As regards working I didn't. All the housework and shopping was done, I used to go out and do the shopping and they'd send it up from the canteen, one of the soldiers would bring it up.
They'd got their verandas all round the house, and they'd got their beds... swing cots, you know. People... they have a bath... no one could see them not even the people in the house, they'd get out of their bath, get into their swing in the hammock until they're dry and then get up and dress.
You'd got your own quarters, army furniture, arm-chairs for the grown-ups, what they call saddle chairs and you'd got your beds, blankets and sheets, everything provided. When you pack up and you've got to go to another country to do service you leave your things behind, you mustn't take anything with you, and if anything was lost we'd got to pay for it.
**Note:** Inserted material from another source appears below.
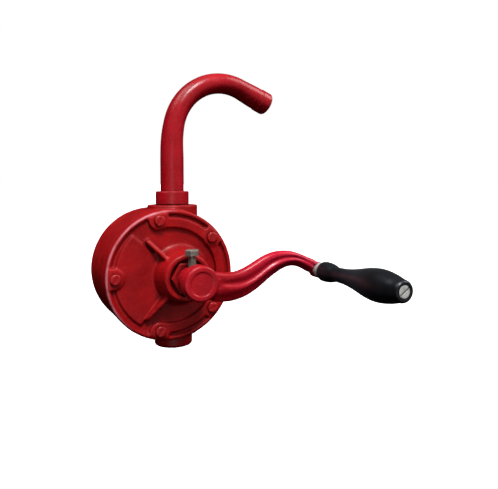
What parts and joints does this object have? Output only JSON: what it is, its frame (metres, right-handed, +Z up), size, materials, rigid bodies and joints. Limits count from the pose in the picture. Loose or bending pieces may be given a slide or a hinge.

They'd tell you, keep the children away from the huts, I mean their prisons, where the snakes are, keep them away from there... cobras, pythons, cor they are a size. They'd go under three houses together. You'd stand there and have a good laugh at them - one of the sergeants came along and says, 'You wouldn't laugh at them if they were loose.
The only thing you'd find is, if a snake had got out you might find a dead body... but you could always tell because they'd been poisoned or else they'd get a tail end of a snake - they'd leave something from the snake. The amusements they used to have, the boys, was to get a snake and dig a deep pit and put a snake in and a couple of scorpions and see them fight 'cos the snake can't get over.Jt'd get it's head up to make a bite. The troops liked that every evening, they never missed. All those who wanted to go for a long walk across the veldt and then they used to come back again, 'Sit down before we have our supper,' they said, 'and we'll watch these, 1 Nice, gentle swearing, the sergeant major says, 'You'd better be careful, the flag's wife's over here. Tell the boys to keep their dirty news to themselves.' I've had a good many laughs out there.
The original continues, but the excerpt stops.